• DIRECTIONS
Copy every line of the material below word for word.

• PROVIDED DATA

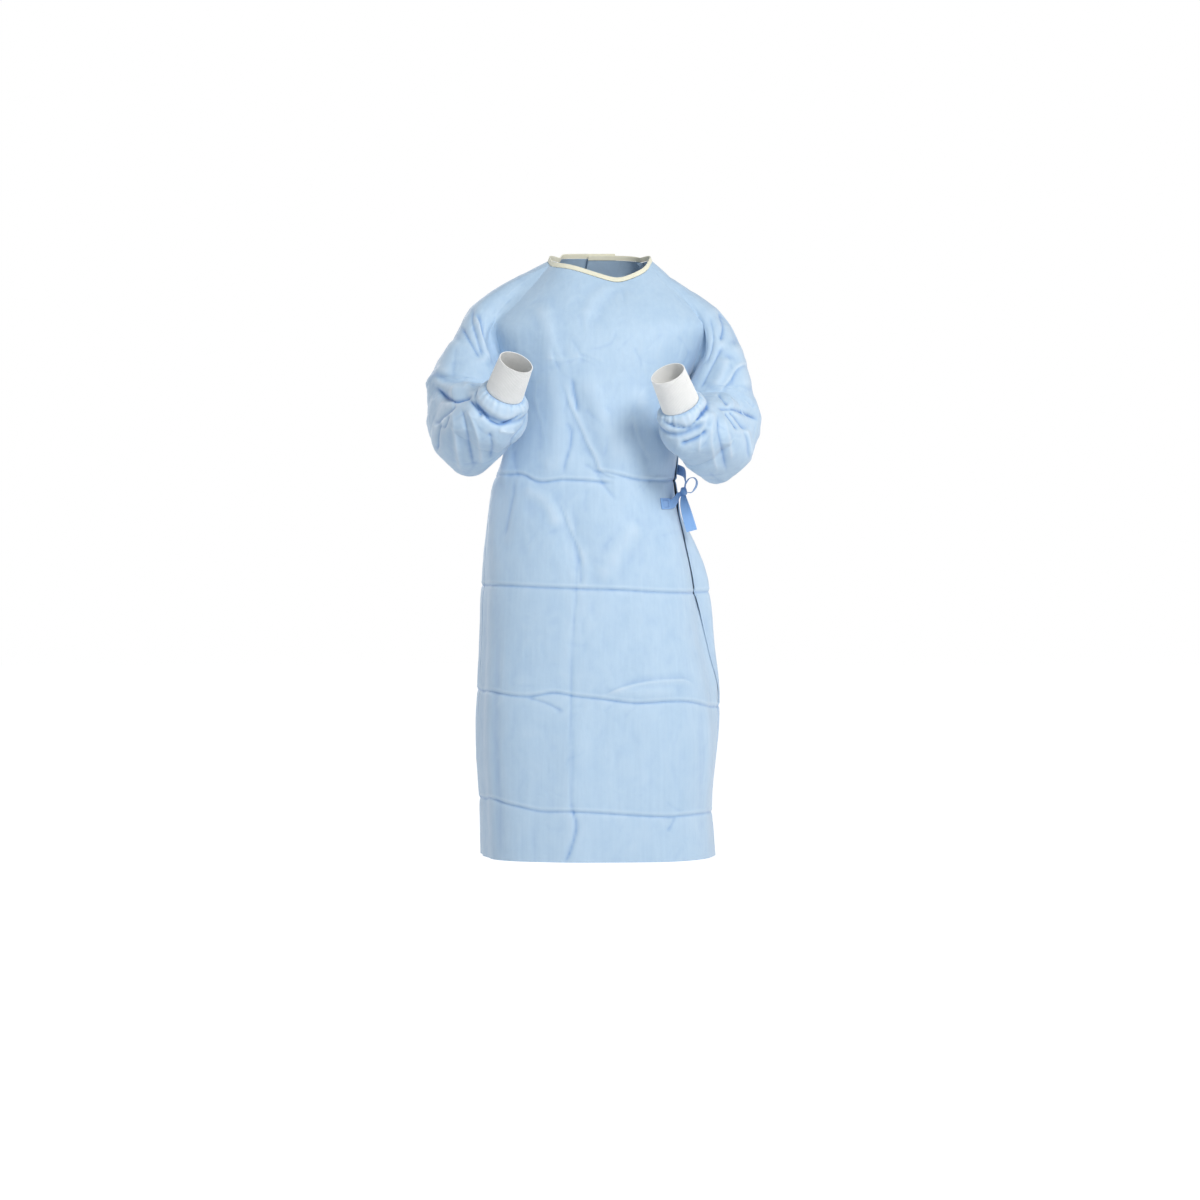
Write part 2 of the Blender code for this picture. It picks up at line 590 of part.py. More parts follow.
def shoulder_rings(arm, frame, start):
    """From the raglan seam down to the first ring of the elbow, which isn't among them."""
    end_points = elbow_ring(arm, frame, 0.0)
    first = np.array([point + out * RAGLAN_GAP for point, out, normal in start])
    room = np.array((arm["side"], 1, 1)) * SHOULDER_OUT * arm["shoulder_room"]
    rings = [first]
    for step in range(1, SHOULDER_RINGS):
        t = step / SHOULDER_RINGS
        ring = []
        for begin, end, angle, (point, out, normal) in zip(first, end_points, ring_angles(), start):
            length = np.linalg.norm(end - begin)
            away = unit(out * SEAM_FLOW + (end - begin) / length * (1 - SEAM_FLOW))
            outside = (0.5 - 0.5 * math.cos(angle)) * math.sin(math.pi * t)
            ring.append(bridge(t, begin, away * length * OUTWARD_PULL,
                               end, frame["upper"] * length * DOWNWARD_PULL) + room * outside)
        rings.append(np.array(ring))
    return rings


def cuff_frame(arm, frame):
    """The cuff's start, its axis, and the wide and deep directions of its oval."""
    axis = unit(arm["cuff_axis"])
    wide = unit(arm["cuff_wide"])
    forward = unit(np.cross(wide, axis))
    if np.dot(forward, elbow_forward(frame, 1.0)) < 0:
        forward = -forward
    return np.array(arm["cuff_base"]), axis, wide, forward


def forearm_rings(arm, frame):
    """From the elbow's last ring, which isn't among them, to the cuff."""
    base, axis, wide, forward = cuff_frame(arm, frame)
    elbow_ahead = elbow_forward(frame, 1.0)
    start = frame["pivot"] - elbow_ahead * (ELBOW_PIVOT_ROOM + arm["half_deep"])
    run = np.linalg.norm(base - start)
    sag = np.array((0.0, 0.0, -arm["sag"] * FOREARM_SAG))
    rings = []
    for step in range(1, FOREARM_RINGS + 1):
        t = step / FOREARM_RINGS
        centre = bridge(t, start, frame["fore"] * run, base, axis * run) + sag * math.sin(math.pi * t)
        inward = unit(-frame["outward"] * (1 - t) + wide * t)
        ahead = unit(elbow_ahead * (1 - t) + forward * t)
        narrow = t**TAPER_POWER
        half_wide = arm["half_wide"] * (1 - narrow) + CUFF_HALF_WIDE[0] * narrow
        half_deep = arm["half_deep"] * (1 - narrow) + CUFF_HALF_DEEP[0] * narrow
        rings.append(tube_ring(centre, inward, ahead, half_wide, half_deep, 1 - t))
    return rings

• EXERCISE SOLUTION
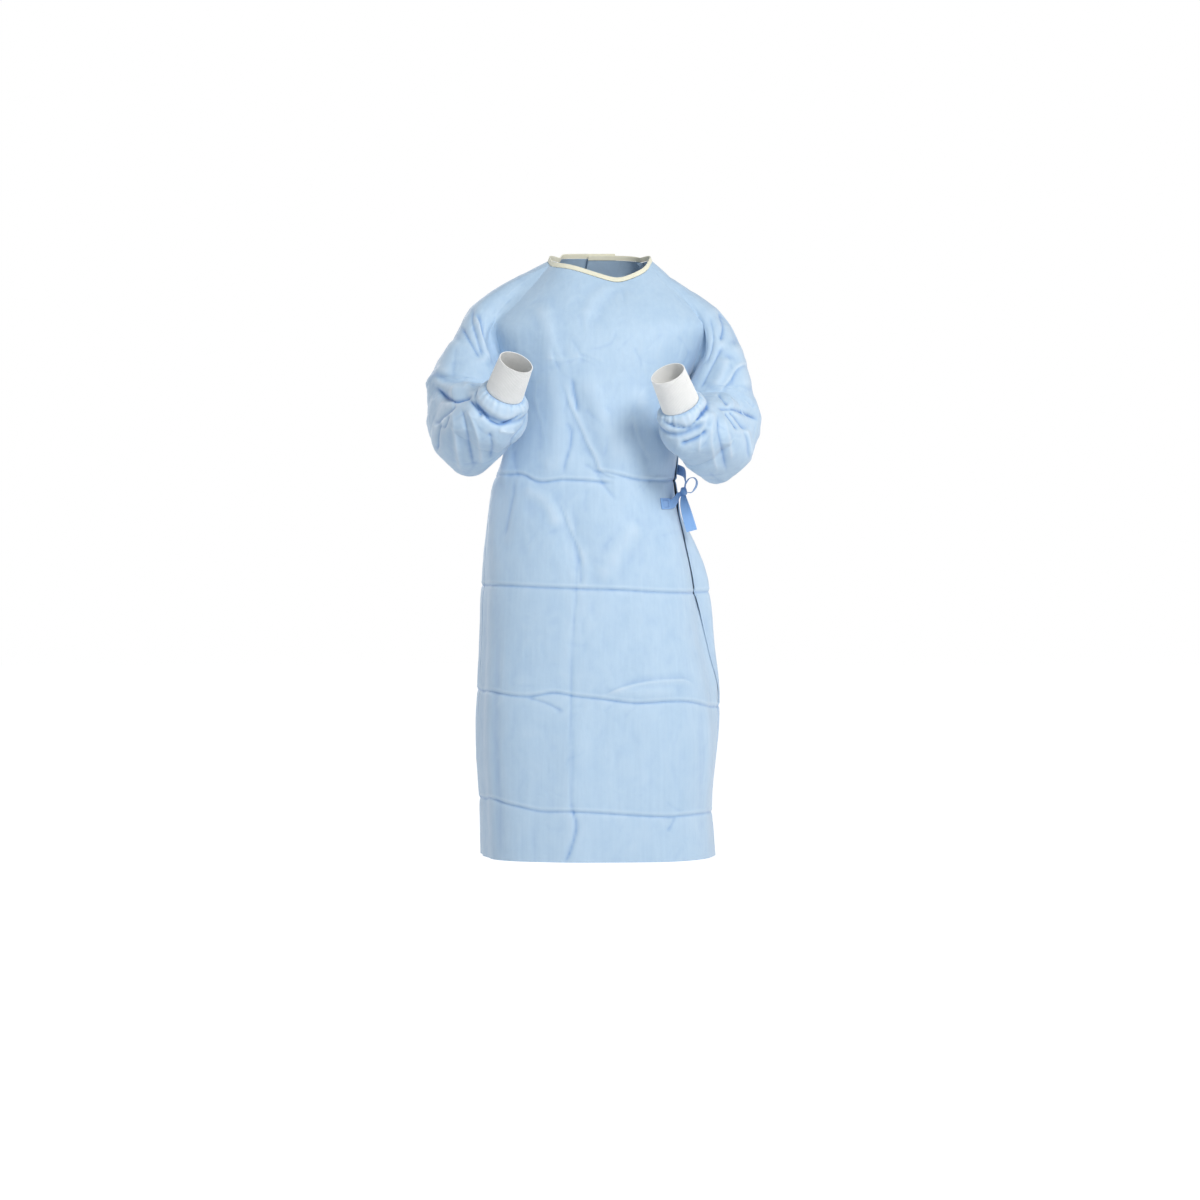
Write part 2 of the Blender code for this picture. It picks up at line 590 of part.py. More parts follow.
def shoulder_rings(arm, frame, start):
    """From the raglan seam down to the first ring of the elbow, which isn't among them."""
    end_points = elbow_ring(arm, frame, 0.0)
    first = np.array([point + out * RAGLAN_GAP for point, out, normal in start])
    room = np.array((arm["side"], 1, 1)) * SHOULDER_OUT * arm["shoulder_room"]
    rings = [first]
    for step in range(1, SHOULDER_RINGS):
        t = step / SHOULDER_RINGS
        ring = []
        for begin, end, angle, (point, out, normal) in zip(first, end_points, ring_angles(), start):
            length = np.linalg.norm(end - begin)
            away = unit(out * SEAM_FLOW + (end - begin) / length * (1 - SEAM_FLOW))
            outside = (0.5 - 0.5 * math.cos(angle)) * math.sin(math.pi * t)
            ring.append(bridge(t, begin, away * length * OUTWARD_PULL,
                               end, frame["upper"] * length * DOWNWARD_PULL) + room * outside)
        rings.append(np.array(ring))
    return rings


def cuff_frame(arm, frame):
    """The cuff's start, its axis, and the wide and deep directions of its oval."""
    axis = unit(arm["cuff_axis"])
    wide = unit(arm["cuff_wide"])
    forward = unit(np.cross(wide, axis))
    if np.dot(forward, elbow_forward(frame, 1.0)) < 0:
        forward = -forward
    return np.array(arm["cuff_base"]), axis, wide, forward


def forearm_rings(arm, frame):
    """From the elbow's last ring, which isn't among them, to the cuff."""
    base, axis, wide, forward = cuff_frame(arm, frame)
    elbow_ahead = elbow_forward(frame, 1.0)
    start = frame["pivot"] - elbow_ahead * (ELBOW_PIVOT_ROOM + arm["half_deep"])
    run = np.linalg.norm(base - start)
    sag = np.array((0.0, 0.0, -arm["sag"] * FOREARM_SAG))
    rings = []
    for step in range(1, FOREARM_RINGS + 1):
        t = step / FOREARM_RINGS
        centre = bridge(t, start, frame["fore"] * run, base, axis * run) + sag * math.sin(math.pi * t)
        inward = unit(-frame["outward"] * (1 - t) + wide * t)
        ahead = unit(elbow_ahead * (1 - t) + forward * t)
        narrow = t**TAPER_POWER
        half_wide = arm["half_wide"] * (1 - narrow) + CUFF_HALF_WIDE[0] * narrow
        half_deep = arm["half_deep"] * (1 - narrow) + CUFF_HALF_DEEP[0] * narrow
        rings.append(tube_ring(centre, inward, ahead, half_wide, half_deep, 1 - t))
    return rings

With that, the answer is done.